By its end, it’s astounding the rapper ever made it out of that world at all, and filmmakers push the idea that it’s a testament to his own natural skill and internal drive that he was able to. The point was driven home with a picture of the rapper seated with a group of his neighborhood friends taken the day the Illmatic cover was photographed. Onscreen, Nas’ brother Jabari recounts the sad end, whether by jail or death, of nearly every figure in the portrait, with one singular exception. Nas himself weighs in, and his reflections are crushing.

Through the years, the artist has gained a reputation for being guarded with his own personal thoughts and feelings. Big kudos should be given to director One9 and writer Erik Parker who were able to get him to open up as much as he did—a process that reportedly took ten years to accomplish. He’s candid about his feelings regarding his father and the impact his absence had on him. He doesn’t avoid reliving the pain of losing friends and doesn’t downplay his own ambition to become a great MC.

As soon as the film had finished, the projection screen shot into the rafters and Nas emerged in the flesh, clad all in black with a large gold chain dangling around his neck. The crowd absolutely erupted as he tore into “NY State of Mind” and was eager to fill-in on the track’s classic refrain, “sleep is the cousin of death.” “Life’s a Bitch” followed and then “The World Is Yours” and “Halftime,” until nearly an hour later he’d run through every track from Illmatic.

The audience ate the whole thing up, many rapping every verse right back to the New York MC. For his part, Nas seemed thrilled to be there, cracked jokes about the state’s legal marijuana laws, and traded numerous hand shakes and high-fives with those pressed up closest to the stage. By the end of the night, after closing out the set with his hyped Stillmatic single “One Mic,” he’d fulfilled the entertainer’s eternal promise to leave everyone wanting more.

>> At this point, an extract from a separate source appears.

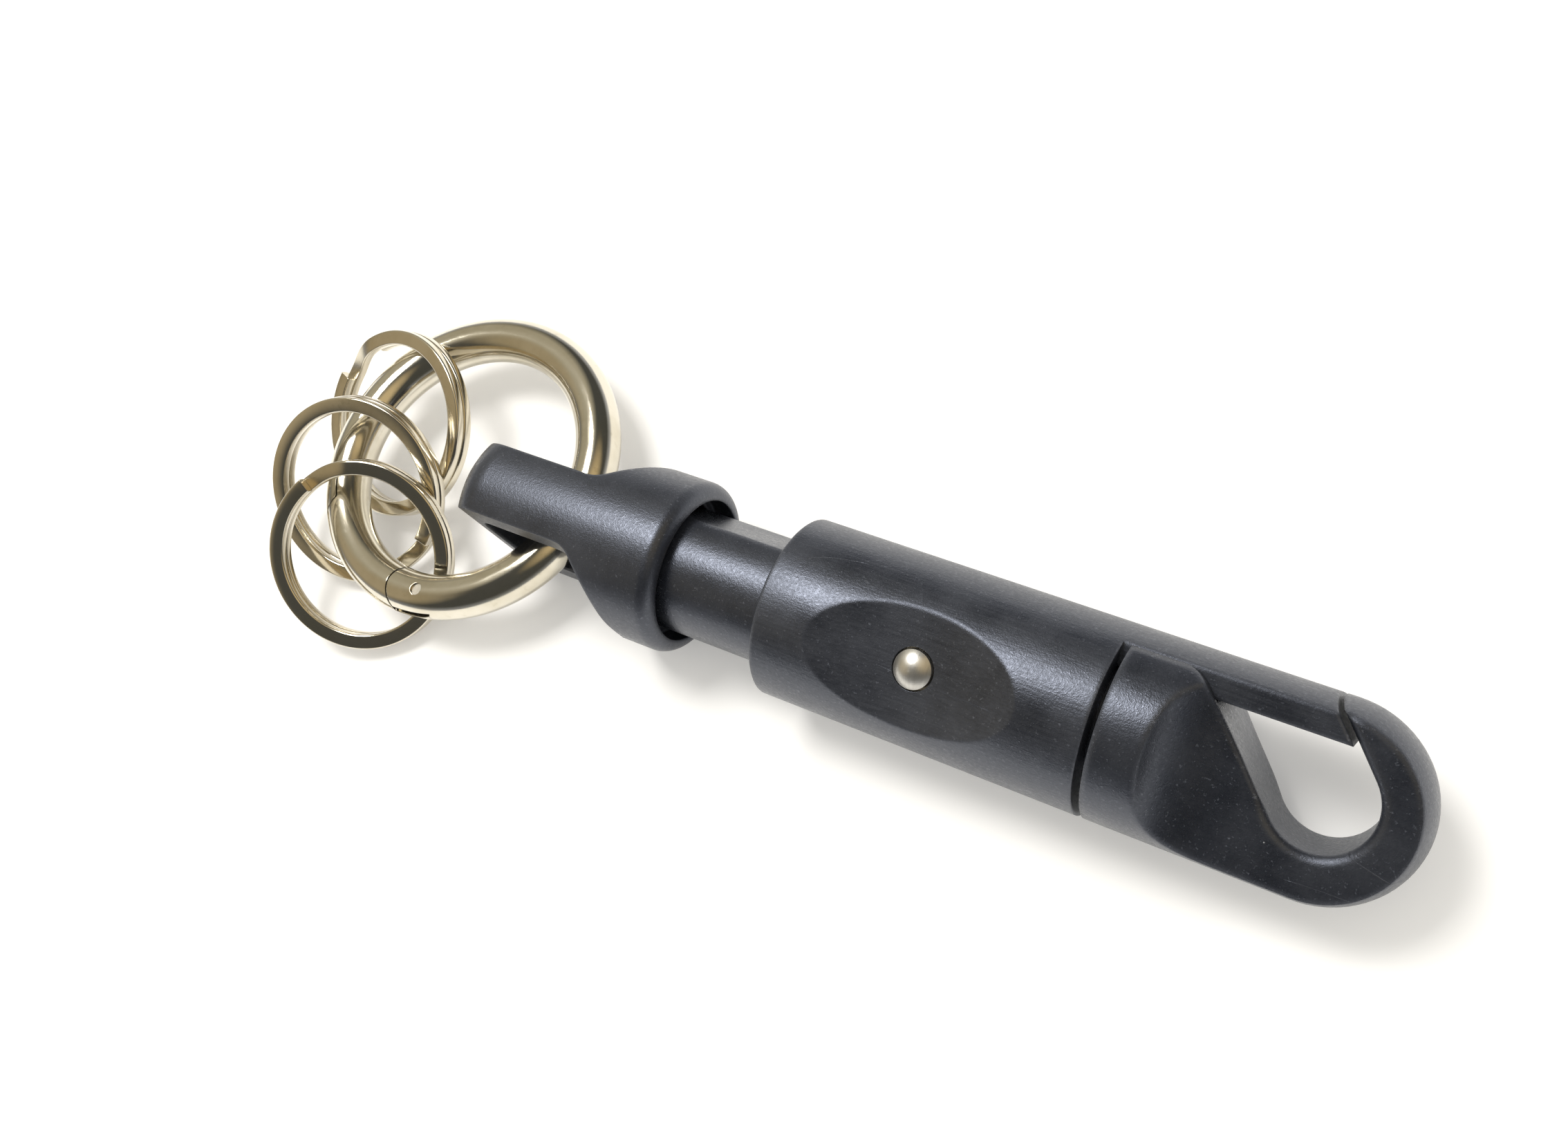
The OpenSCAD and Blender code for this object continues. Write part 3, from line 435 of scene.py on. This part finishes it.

It’s an odd dynamic for an artist to set up his own personal story as the opening act, especially through such an exposed medium as film. As a crowd goer, it’s a whole different frame of mind when its feels like you’ve lived inside the mind of such a person for a minute, or at the very least, walked a few miles in their shoes. For such an intimate setting, it had the effect of making the whole thing seem very personal. It wasn’t just a live set of words and beats, the message and the world of Illmatic were very much brought to life on that stage.